How Democratizing the Workplace Can Reverse Grade Inflation and Restore the Quality of American Higher Education

Grade inflation is a serious problem in American universities today. At a time when many are calling into question the quality of higher education in the United States, average GPAs have been steadily rising since the 1980s. Some would like to blame the problem on professors who give in to whining students and their overbearing parents in order to get favorable evaluations. However, the problem is systemic – directly tied to the economic, political, and demographic changes in the U.S. over the last several decades – and will require systemic reform to realistically address.
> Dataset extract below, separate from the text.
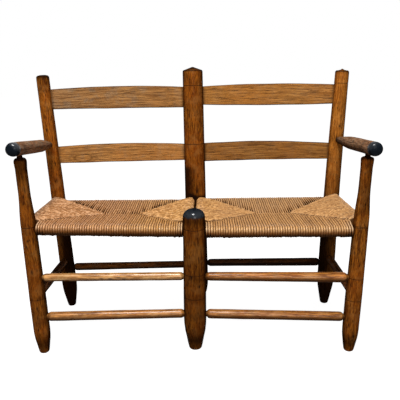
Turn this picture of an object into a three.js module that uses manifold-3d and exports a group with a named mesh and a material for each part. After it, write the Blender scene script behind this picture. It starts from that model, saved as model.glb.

The answer: democratize the enterprise.

Democracy, Not Policy:
How Democratizing the Workplace Can Reverse Grade Inflation and Restore the Quality of American Higher Education

“‘Grade inflation in academia is like the alcoholic brother you pretend is just fine. When someone calls your brother a drunk, you get angry and defend him, although privately you worry. That’s where we are with grade inflation: public denial and private concern.’” That’s how Stuart Rojstaczer, former professor of applied earth sciences at Duke University, describes the issue of grade inflation in American universities in “Doesn’t Anybody Get a C Anymore?”  an article by Phil Primack published in October 2008 in the Boston Globe. Rojstaczer has been working to bring us out of “public denial” since he created gradeinflation.com in 2002, where he posts data, research and articles on the topic. Primack is a professor of journalism at Tufts University, and he cites Rojstaczer’s work as well as quotes him directly in his discussion of grade inflation in American universities. In March 2009, Rojstaczer added two more cents of his own to the conversation: “Grade Inflation Gone Wild,” an article published in the Christian Science Monitor. Both authors draw on a wealth of statistical information and their experience as university professors to show that grade inflation is clearly a major issue, that both students and professors contribute to it, and that it can be effectively addressed if universities institute the correct policies. [Read More]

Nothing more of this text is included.